The company is confident of getting more than A$1 billion (R11.bn) through the sale of its Australian coal train assets, which include nine locomotives, wagon and supporting equipment, a spokesperson said last month. Earlier this week, its Kazakhstan mining unit sold a gold deposit for $100m.

Additional deals

“We expect Glencore to sell its Lomas Bayas and Cobar copper mines for more than $1bn,” while additional precious metals streaming and infrastructure deals are also possible, Jefferies analysts including Christopher LaFemina said in a note on Wednesday.

While the divestment of a stake in the agriculture unit will strengthen Glencore’s balance sheet, “the sale price is somewhat disappointing,” the analysts said.

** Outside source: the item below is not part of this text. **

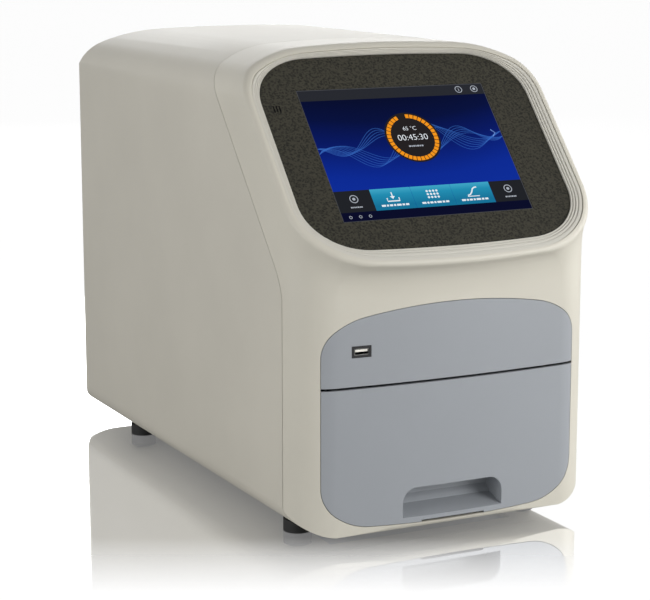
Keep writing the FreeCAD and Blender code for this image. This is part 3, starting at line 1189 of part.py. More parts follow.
def fan_frame(size, deep, hub_r):
    """Square fan frame round a duct; axis along Y from the origin, with a hub cup and a pin for the rotor."""
    half = size / 2
    frame = box(-half, half, 0, deep, -half, half)
    frame = frame.makeFillet(5.0, [e for e in frame.Edges if abs(e.tangentAt(0).y) > 0.9])
    duct_r = half - FAN_WALL
    frame = frame.cut(rod(duct_r, V(0, -1, 0), V(0, deep + 1, 0)))
    hub = rod(hub_r, V(0, deep - 4, 0), V(0, deep, 0))
    arms = [turned(box(hub_r - 1, duct_r + 0.5, deep - 3, deep, -1.6, 1.6), V(0, 0, 0), Y, 45 + 90 * i)
            for i in range(4)]
    pin = rod(FAN_PIN_R, V(0, 3, 0), V(0, deep - 3, 0))
    return fuse(frame, hub, pin, *arms)


def fan_rotor(size, deep, hub_r):
    """Hub with pitched blades that widen towards the tip."""
    y0, y1 = 2.0, deep - 4 - 1.0
    hub = rod(hub_r, V(0, y0, 0), V(0, y1, 0))
    tip_r = size / 2 - FAN_WALL - FAN_TIP_GAP
    middle = (y0 + y1) / 2
    reach = 0.42 * (y1 - y0) / math.sin(math.radians(BLADE_PITCH))
    root = 0.7 * reach
    outline = [V(hub_r - 1.5, 0, -root), V(tip_r + 2, 0, -reach), V(tip_r + 2, 0, reach), V(hub_r - 1.5, 0, root)]
    blade = prism(Part.makePolygon(outline + outline[:1]), Y * BLADE_THICK)
    blade = moved(turned(blade, V(0, 0, 0), X, -BLADE_PITCH), V(0, middle, 0))
    trim = rod(tip_r, V(0, y0 + 0.2, 0), V(0, y1 - 0.2, 0))
    blade = blade.common(trim)
    blades = [turned(blade, V(0, 0, 0), Y, 360.0 * i / FAN_BLADES) for i in range(FAN_BLADES)]
    bore = rod(FAN_PIN_R + SHAFT_PLAY, V(0, 0, 0), V(0, deep, 0))
    return fuse(hub, *blades).cut(bore)


def moved(shape, vector):
    copy = shape.copy()
    copy.translate(vector)
    return copy


EXHAUST_AT = V(FAN_X, PANEL_Y - FAN_DEEP, FAN_Z)
BLOCK_FAN_AT = V(0, BLOCK_Y + SINK_HALF_Y + 4, SINK_Z + SMALL_FAN / 2)


def make_power_supply():
    """Boxed supply on the base plate with a vented lid."""
    y0, y1 = SUPPLY_Y - SUPPLY[1] / 2, SUPPLY_Y + SUPPLY[1] / 2
    z0 = BOTTOM_Z + WALL + BASE_SHEET
    case = box(SUPPLY_X - SUPPLY[0] / 2, SUPPLY_X + SUPPLY[0] / 2, y0, y1 - 22, z0, z0 + SUPPLY[2])
    slots = [box(SUPPLY_X - 36, SUPPLY_X + 36, y0 + 14 + i * 10, y0 + 18 + i * 10, z0 + SUPPLY[2] - 2,
                 z0 + SUPPLY[2] + 1) for i in range(7)]
    return case.cut(group(slots))


def board_with_posts(x0, x1, y0, y1, low, chips):
    """Level circuit board on four standoffs, with chips given as (x, y, size, height) from its corner."""
    z = low + STANDOFF
    board = box(x0, x1, y0, y1, z, z + BOARD_THICK)
    posts = [rod(2.5, V(x, y, low), V(x, y, z)) for x in (x0 + 5, x1 - 5) for y in (y0 + 5, y1 - 5)]
    parts = [box(x0 + x, x0 + x + s, y0 + y, y0 + y + s, z + BOARD_THICK, z + BOARD_THICK + h)
             for x, y, s, h in chips]
    return fuse(board, *(posts + parts))


def make_main_board():
    """Controller board on the rear of the optics deck."""
    half = MAIN_BOARD[0] / 2
    y0 = MAIN_BOARD_Y - MAIN_BOARD[1] / 2 + 22
    y1 = MAIN_BOARD_Y + MAIN_BOARD[1] / 2
    chips = ((20, 20, 26, 3), (60, 14, 14, 2), (60, 36, 14, 2), (92, 18, 20, 9), (122, 12, 12, 12))
    return board_with_posts(-half, half, y0, y1, SHROUD_Z, chips)


def make_driver_board():
    """Block driver board on the base plate beside the supply."""
    z0 = BOTTOM_Z + WALL + BASE_SHEET
    y0 = SUPPLY_Y - DRIVER_BOARD[0] / 2
    chips = ((6, 12, 12, 14), (6, 34, 12, 14), (6, 56, 12, 14))
    return board_with_posts(DRIVER_X - 16, DRIVER_X + 18, y0, y0 + DRIVER_BOARD[1], z0, chips)


def make_foot(x, y):
    """Rubber foot with a screw hollow in its underside."""
    body = rod(FOOT_R, V(x, y, 0), V(x, y, FOOT_HIGH))
    return body.cut(rod(FOOT_SCREW_R, V(x, y, -1), V(x, y, FOOT_SCREW_DEEP)))


def make_rear_screws():
    """Pan-head screws round the rear panel."""
    y = REAR_Y - WALL
    places = [(sx * (REAR_OPEN_HALF - 7), z) for sx in (-1, 1)
              for z in (REAR_OPEN_LOW + 7, (REAR_OPEN_LOW + REAR_OPEN_HIGH) / 2, REAR_OPEN_HIGH - 7)]
    screws = []
    for x, z in places:
        head = rod(SCREW_R, V(x, y, z), V(x, y + SCREW_HEAD, z))
        slot = box(x - SCREW_R, x + SCREW_R, y + SCREW_HEAD - 0.8, y + SCREW_HEAD + 1, z - 0.5, z + 0.5)
        screws.append(head.cut(slot))
    return group(screws)


NODES = {
    "main_cover": make_main_cover,
    "front_fascia": make_front_fascia,
    "screen_surround": make_screen_surround,
    "screen_bezel": make_screen_bezel,
    "touch_glass": make_touch_glass,
    "screen_module": make_screen_module,
    "screen_bracket": make_screen_bracket,
    "screen_board": make_screen_board,
    "upper_panel": make_upper_panel,
    "front_usb_socket": make_front_usb_socket,
    "drawer_front": make_drawer_front,
    "drawer_tray": make_drawer_tray,
    "drawer_deck": make_drawer_deck,
    "rail_left": lambda: rail_channel(-1),
    "rail_right": lambda: rail_channel(1),
    "slide_left": lambda: slide_bar(-1),
    "slide_right": lambda: slide_bar(1),
    "heat_sink": make_heat_sink,
    "peltier_elements": make_peltier_elements,
    "sample_block": make_sample_block,
    "block_fan_frame": lambda: moved(fan_frame(SMALL_FAN, SMALL_FAN_DEEP, FAN_HUB_R * 0.7), BLOCK_FAN_AT),
    "block_fan_rotor": lambda: moved(fan_rotor(SMALL_FAN, SMALL_FAN_DEEP, FAN_HUB_R * 0.7), BLOCK_FAN_AT),
    "base_plate": make_base_plate,
    "side_channel_left": lambda: side_channel(-1),
    "side_channel_right": lambda: side_channel(1),
    "optics_deck": make_optics_deck,
    "guide_rods": make_guide_rods,
    "cover_carrier": make_cover_carrier,
    "cover_bushes": make_cover_bushes,
    "heater_plate": make_heater_plate,
    "lift_screw": make_lift_screw,
    "lift_motor": make_lift_motor,
    "optics_shroud": make_optics_shroud,
    "field_lens": make_field_lens,
    "fold_mirror": make_fold_mirror,
    "filter_wheel": make_filter_wheel,
    "emission_filters": make_emission_filters,
    "wheel_bracket": make_wheel_bracket,
    "wheel_motor": make_wheel_motor,
    "camera_lens": make_camera_lens,
    "camera": make_camera,
    "lamp_module": make_lamp_module,
    "rear_panel": make_rear_panel,
    "rear_screws": make_rear_screws,
    "mains_inlet": make_mains_inlet,
    "inlet_pins": make_inlet_pins,
    "switch_frame": make_switch_frame,
    "power_rocker": make_power_rocker,
    "rear_usb_sockets": make_rear_usb_sockets,
    "network_socket": make_network_socket,
    "port_board": make_port_board,
    "exhaust_fan_frame": lambda: moved(fan_frame(FAN, FAN_DEEP, FAN_HUB_R), EXHAUST_AT),
    "exhaust_fan_rotor": lambda: moved(fan_rotor(FAN, FAN_DEEP, FAN_HUB_R), EXHAUST_AT),
    "power_supply": make_power_supply,
    "main_board": make_main_board,
    "driver_board": make_driver_board,
    "foot_front_left": lambda: make_foot(-FOOT_X, FOOT_FRONT_Y),
    "foot_front_right": lambda: make_foot(FOOT_X, FOOT_FRONT_Y),
    "foot_rear_left": lambda: make_foot(-FOOT_X, FOOT_REAR_Y),
    "foot_rear_right": lambda: make_foot(FOOT_X, FOOT_REAR_Y),
}

if __name__ == "__main__":
    os.makedirs("parts", exist_ok=True)
    for name, make in NODES.items():
        shape = make()
        shape.exportStep("parts/" + name + ".step")
        print(name, "valid" if shape.isValid() else "INVALID", len(shape.Solids), round(shape.Volume))
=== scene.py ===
"""Looks of a bench-top real-time PCR instrument: finishes, lit screen, small details, light and camera."""
import math
import bmesh
import bpy
from mathutils import Matrix, Vector
from mathutils.geometry import convex_hull_2d


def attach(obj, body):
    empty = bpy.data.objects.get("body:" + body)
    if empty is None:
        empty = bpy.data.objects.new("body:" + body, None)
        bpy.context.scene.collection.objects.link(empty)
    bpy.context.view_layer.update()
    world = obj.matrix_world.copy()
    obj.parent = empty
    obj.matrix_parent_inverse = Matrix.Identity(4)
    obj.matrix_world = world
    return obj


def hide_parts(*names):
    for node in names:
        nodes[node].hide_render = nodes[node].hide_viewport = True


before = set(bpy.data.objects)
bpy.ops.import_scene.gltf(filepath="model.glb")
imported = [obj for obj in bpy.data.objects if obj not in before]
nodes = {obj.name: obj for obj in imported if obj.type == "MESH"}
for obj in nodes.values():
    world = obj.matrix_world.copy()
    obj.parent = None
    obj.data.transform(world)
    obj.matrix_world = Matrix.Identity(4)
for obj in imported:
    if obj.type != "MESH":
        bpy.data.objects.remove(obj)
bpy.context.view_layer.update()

MM = 0.001

# Camera solved from the photograph
CAMERA_AZIMUTH = -26.47
CAMERA_ELEVATION = 10.94
CAMERA_PLACE = Vector((-0.75798, -1.53277, 0.4793))
SENSOR_MM = 36.0
FOCAL_PX = 1965.88
PHOTO_WIDTH_PX = 650.0

# Sloping face, as in the construction
SLOPE = math.radians(41.8)
FACE_CENTRE = Vector((0.0, -0.1812, 0.3037))
UP_SLOPE = Vector((0.0, math.sin(SLOPE), math.cos(SLOPE)))
INWARD = Vector((0.0, math.cos(SLOPE), -math.sin(SLOPE)))
GLASS_DEPTH = 4.9 * MM
LAYER = 0.035 * MM          # the thin plates of the lit picture lie this far above each other
PLATE = 0.8 * LAYER

# Dark panel round the screen and the ring round it, seen square on; depths go inward from the sloping face
BEZEL_MIDDLE = -1.2 * MM     # the panel sits a little to the left
BEZEL_HALF = 121.1 * MM
BEZEL_TOP = 95.6 * MM
BEZEL_BOTTOM = 91.5 * MM
BEZEL_CORNER = (52.0 * MM, 44.0 * MM)
BEZEL_CROWN = 1.6 * MM
BEZEL_DEPTH = 4.2 * MM
BEZEL_PLAY = 0.2 * MM
BEZEL_CHAMFER = 0.25 * MM
POCKET_DEPTH = 6.0 * MM
BEAD_SHARES = (1.0, 0.68, 0.42, 0.2, 0.0)
BEAD_DEPTH = 0.66 * MM
BEAD_STEP = 0.7 * MM
BEAD_RISE = 0.3 * MM
GROOVE_DEPTH = 0.5 * MM
BEAD_PROFILE = ((0.0, 1.0), (0.12, 0.25), (0.5, 0.0), (0.88, 0.25), (1.0, 1.0))     # place across, drop
GROOVE_SHARE = 0.045
AROUND = 240
SEARCH_FROM = 50.0 * MM
SEARCH_TO = 200.0 * MM
SEARCH_STEPS = 24

# Three short upright slots in the dark panel, upper left; they are near-black plates, painted shade inside
# the slots
SLOT_U = -113.0 * MM
SLOT_PITCH = 2.5 * MM
SLOT_WIDE = 1.1 * MM
SLOT_LOW = 42.4 * MM
SLOT_HIGH = 48.6 * MM

# Table
FLOOR_HALF = 30.0
FLOOR_GREY = 0.4            # what the camera sees: a lit grey that keeps the shadow, lifted towards white
FLOOR_LIFT = 0.8
FLOOR_BOUNCE = 0.72         # how much light it throws back on the object
FLOOR_ROUGH = 0.04

# Mirror image on the table: its strength, and where it fades, measured from the middle towards the camera
MIRROR = 0.82
FADE_START = 0.22
FADE_END = 0.355

# Soft light of the surroundings near the horizon and overhead
SKY_LOW = 0.42
SKY_HIGH = 0.1

# Soft boxes: name, place, size (metres) and power
LIGHT_TARGET = (0.0, -0.1, 0.2)
SOFT_BOXES = (
    ("key_box", (1.7, -2.3, 1.0), (1.6, 1.4), 52.0),
    ("right_box", (2.6, -0.7, 0.6), (0.8, 1.6), 25.0),
    ("left_box", (-2.4, -0.5, 0.65), (1.4, 1.6), 25.0),
    ("rear_box", (0.9, 2.7, 1.0), (1.6, 1.2), 16.0),
)

# Shading of the moulded shells
WELD_REACH = 0.01 * MM
CRISP_EDGE = math.radians(34)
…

Glencore’s Hong Kong-traded shares rose as much as 2.4% to HK$15.96 on Thursday and traded at HK$15.50 at 10:22 local time.

Redemption road

The deals are the road to redemption for the Swiss trader and miner after a wild 2015 with the stock plunging 70% to a record low and fears about its $30bn debt pile as commodity prices collapsed. The market turmoil last year forced billionaire Glasenberg to accept that some investors wanted the business better prepared for possible “ doomsday scenarios”.

In response, he outlined an aggressive plan to tackle the company’s debt by scrapping its dividend, selling assets and selling $2.5bn in stock. Glencore has pledged to cut debt by as much as $9bn this year.

While Glencore’s London-listed shares have rallied more than 50% in 2016 on optimism over the debt-reduction plan and gains in metal prices, it’s still a long way from levels a year ago. The shares slipped 1.2% to 140.10 pence on Wednesday, valuing the company at about $28bn.

“The commodity-related companies are under a great deal of duress,” Peter Tague, co-head of M&A at Citigroup, said in an interview with Bloomberg Television on Wednesday. “The need to delever is something that is primary among the focus in board rooms of all of the large commodity players.”